WRITTEN PROBLEM: Among the lines below, keep only those from the one containing "write the parts" through the one containing "record = json.load(file)", and reproduce them exactly.

GIVEN DATA:
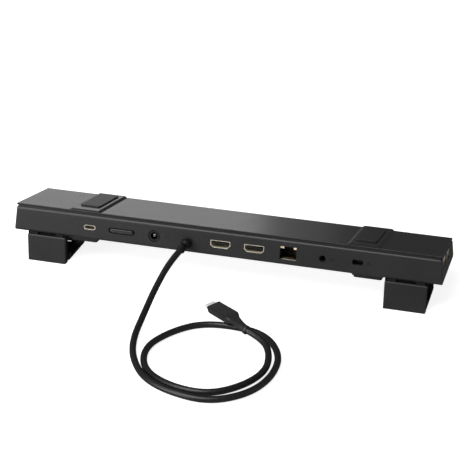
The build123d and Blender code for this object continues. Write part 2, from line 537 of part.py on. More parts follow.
# Pocket in the housing that takes the folded stand, with a skin over it.
CEILING = 25.8
DROP = 23.3
SKIN = 0.8
pocket_outline = [(-1.7, 10.0), (-1.7, CEILING), (36.2, CEILING), (53.0, DROP), (64.0, DROP), (64.0, 10.0)]
skin_outline = [(-1.9, 23.4), (-1.9, CEILING + SKIN), (36.2, CEILING + SKIN), (53.0, DROP + SKIN),
                (57.0, DROP + SKIN), (57.0, 17.6)]
pocket_half = half_width + 0.5
housing = BAR * housing
bar_space = BAR * bar_body(0.6, housing_top, 0.6)
for side, word in ((-1, "left"), (1, "right")):
    here = DESK * Pos(side * STAND_X, 0, 0)
    skin = here * prism_x(skin_outline, -pocket_half - 1.2, pocket_half + 1.2)
    housing += skin & bar_space
    housing -= here * prism_x(pocket_outline, -pocket_half, pocket_half)
    for y, z, lugs, reach in ((HINGE_Y, PIVOT_HIGH, LUG_X, 1.7), (LINK_TOP_Y, LINK_HIGH, LINK_LUG_X, LINK_R)):
        lug = mirrored_x(lambda a, b: block(a, b, y - reach, y + reach, z, CEILING + 0.3), *lugs)
        lug += mirrored_x(lambda a, b: rod_x(y, z, reach, a, b), *lugs)
        housing += here * lug
        housing -= here * rod_x(y, z, PIN_R, -lugs[1], lugs[1])
    pins = [rod_x(HINGE_Y, PIVOT_HIGH, PIN_R, -ARM_X[1], ARM_X[1]),
            rod_x(LINK_TOP_Y, LINK_HIGH, PIN_R, -LINK_LUG_X[1], LINK_LUG_X[1])]
    node(f"stand_leg_{word}", leg, here)
    node(f"stand_base_{word}", base, here)
    node(f"stand_link_{word}", link, here)
    node(f"stand_sole_{word}", sole, here)
    node(f"stand_upper_pins_{word}", group(pins), here)
    node(f"stand_toe_pin_{word}", rod_x(TOE_Y, PIVOT_LOW, PIN_R, -TOE_X[1], TOE_X[1]), here)
    node(f"stand_link_pin_{word}", rod_x(LINK_Y, LINK_LOW, PIN_R, -LINK_LUG_X[1], LINK_LUG_X[1]), here)


# ------------------------------------------------------------------ cable
gland_front = -0.3
gland = rod_y(gland_x, GLAND_Z, 3.9, gland_front, 3.0)
gland += rod_y(gland_x, GLAND_Z, 4.8, 3.0, 4.6)
node("cable_gland", gland, BAR)
housing -= BAR * rod_y(gland_x, GLAND_Z, 4.0, -2, 2.99)
tail = rod_y(gland_x, GLAND_Z, CABLE_D / 2, 4.6, 13.0)
node("cable_tail", tail, BAR)

route = [Vector(*point) for point in ROUTE]
radii = []
for before, here, after in zip(route, route[1:], route[2:]):
    turn = radians((here - before).get_angle(after - here))
    shorter = min((here - before).length, (after - here).length)
    radii.append(0.45 * shorter / tan(turn / 2))
print("cable radii:", [round(radius, 1) for radius in radii])
path = FilletPolyline(*route, radius=radii)
section = Plane(origin=route[0], z_dir=route[1] - route[0]) * Circle(CABLE_D / 2)
cable = sweep(section, path=path)
ideal = section.area * path.length
print("cable length", round(path.length, 1), "volume", round(cable.volume), "of", round(ideal))
node("cable_tube", cable)

# Boot: a ball at the gland that leans with the cable, then a short taper
boot_root = (BAR * Pos(gland_x, gland_front - 1.2, GLAND_Z)).position
boot_end = route[0]
boot_axis = boot_end - boot_root
taper = Plane(origin=boot_root, z_dir=boot_axis) * Pos(0, 0, boot_axis.length / 2)
boot = taper * Cone(3.7, 2.9, boot_axis.length)
boot += Pos(*boot_root) * Sphere(3.7)
boot -= BAR * block(gland_x - 9, gland_x + 9, gland_front, 9, GLAND_Z - 9, GLAND_Z + 9)
lead = Plane(origin=boot_end, z_dir=route[1] - route[0])
boot -= lead * Pos(0, 0, 5) * Cylinder(9, 10)
node("cable_boot", boot)

# Plug: overmould, metal shell and the neck that leads to the cable
heading, pitch = radians(PLUG_HEADING), radians(PLUG_PITCH)
along = Vector(cos(heading) * cos(pitch), sin(heading) * cos(pitch), sin(pitch))
level = Vector(sin(heading), -cos(heading), 0)
across = level.rotate(Axis((0, 0, 0), along), -PLUG_ROLL)
plug = Plane(origin=PLUG_FRONT, x_dir=across, z_dir=along)
length, width, thick = PLUG_SIZE
overmould = Pos(0, 0, -length / 2) * Box(width, thick, length)
overmould = chamfer(overmould.edges().filter_by(Axis.Z), 0.9)
overmould = fillet(overmould.faces().sort_by(Axis.Z)[-1].edges(), 0.5)
node("plug_body", plug * overmould)
shell_long, shell_wide, shell_thick = PLUG_SHELL
tip = extrude(SlotOverall(shell_wide, shell_thick), amount=shell_long)
tip -= Pos(0, 0, 1.0) * extrude(SlotOverall(shell_wide - 0.7, shell_thick - 0.7), amount=shell_long)
node("plug_shell", plug * tip)
neck_back = Plane(origin=route[-1], x_dir=across, z_dir=route[-2] - route[-1])
neck_front = Plane(origin=(plug * Pos(0, 0, -length)).position, x_dir=across, z_dir=-along)
neck_start = neck_front * RectangleRounded(width - 2.6, thick - 0.4, 1.6)
neck_end = neck_back * Circle(3.0)
neck = loft(Sketch() + [neck_start.face(), neck_end.face()])
node("plug_neck", neck)

node("lower_housing", housing)
node("top_cover", cover, BAR)

# ------------------------------------------------------------------ write the parts
os.makedirs("parts", exist_ok=True)
for name, shape in nodes.items():
    export_step(shape, f"parts/{name}.step")

own = [shape for name, shape in nodes.items() if not name.startswith(("cable_tube", "cable_boot", "plug"))]
size = group(own).bounding_box()
print("object box", size.min, size.max, "nodes", len(nodes))
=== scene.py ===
"""Laptop docking station: looks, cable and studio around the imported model."""
import json
import math

import bmesh
import bpy
from mathutils import Matrix, Vector


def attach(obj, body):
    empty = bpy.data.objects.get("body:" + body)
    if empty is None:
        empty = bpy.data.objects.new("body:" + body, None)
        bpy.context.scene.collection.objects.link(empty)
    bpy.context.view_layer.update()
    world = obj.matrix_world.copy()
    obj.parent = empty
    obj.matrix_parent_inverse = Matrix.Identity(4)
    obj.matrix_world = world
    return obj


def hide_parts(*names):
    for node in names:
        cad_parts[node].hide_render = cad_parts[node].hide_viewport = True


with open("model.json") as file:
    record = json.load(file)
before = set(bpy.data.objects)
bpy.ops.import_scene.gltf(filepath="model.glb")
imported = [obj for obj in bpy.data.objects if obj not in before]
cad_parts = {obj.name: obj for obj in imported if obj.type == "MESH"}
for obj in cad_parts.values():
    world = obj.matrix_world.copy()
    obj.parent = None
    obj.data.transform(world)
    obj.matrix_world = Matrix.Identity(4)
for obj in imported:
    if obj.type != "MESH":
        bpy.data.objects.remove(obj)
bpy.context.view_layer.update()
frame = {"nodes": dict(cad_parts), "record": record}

MM = 0.001
TILT = math.radians(12.5)
FRONT_EDGE = Vector((0, -26.65, 44.46)) * MM
BAR = Matrix.Translation(FRONT_EDGE) @ Matrix.Rotation(-TILT, 4, "X") @ Matrix.Scale(MM, 4)
LEG_LEAN = math.radians(5.85)
LEG_PLATE_BACK = 1.9 * MM        # how far the leg's front plate starts ahead of its pivot
LEG_PLATE_TOP = 2.6 * MM         # and how far below it
HINGE_AT = (-26.165 * MM, 23.4 * MM)     # the leg's upper pivot, y and z
scene = bpy.context.scene


# ------------------------------------------------------------------ camera
CAMERA_LENS = 106.6
CAMERA_SENSOR = 36
CAMERA_AT = (0.2666, -0.88865, 0.4880)
CAMERA_RIGHT = (0.959146, 0.282889, -0.003528)
CAMERA_UP = (-0.122968, 0.428097, 0.895328)
CAMERA_BACK = (0.254797, -0.858315, 0.445393)


def add_camera():
    camera = bpy.data.objects.new("camera", bpy.data.cameras.new("camera"))
    camera.data.lens = CAMERA_LENS
    camera.data.sensor_width = CAMERA_SENSOR
    camera.data.clip_start = 0.01
    axes = Matrix((CAMERA_RIGHT, CAMERA_UP, CAMERA_BACK)).transposed()
    camera.matrix_world = Matrix.Translation(CAMERA_AT) @ axes.to_4x4()
    scene.collection.objects.link(camera)
    scene.camera = camera


add_camera()


# ------------------------------------------------------------------ materials
NOISE_SPAN = (0.3, 0.7)          # the part of a noise's range that its values mostly fill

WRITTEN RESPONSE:
# ------------------------------------------------------------------ write the parts
os.makedirs("parts", exist_ok=True)
for name, shape in nodes.items():
    export_step(shape, f"parts/{name}.step")

own = [shape for name, shape in nodes.items() if not name.startswith(("cable_tube", "cable_boot", "plug"))]
size = group(own).bounding_box()
print("object box", size.min, size.max, "nodes", len(nodes))
=== scene.py ===
"""Laptop docking station: looks, cable and studio around the imported model."""
import json
import math

import bmesh
import bpy
from mathutils import Matrix, Vector


def attach(obj, body):
    empty = bpy.data.objects.get("body:" + body)
    if empty is None:
        empty = bpy.data.objects.new("body:" + body, None)
        bpy.context.scene.collection.objects.link(empty)
    bpy.context.view_layer.update()
    world = obj.matrix_world.copy()
    obj.parent = empty
    obj.matrix_parent_inverse = Matrix.Identity(4)
    obj.matrix_world = world
    return obj


def hide_parts(*names):
    for node in names:
        cad_parts[node].hide_render = cad_parts[node].hide_viewport = True


with open("model.json") as file:
    record = json.load(file)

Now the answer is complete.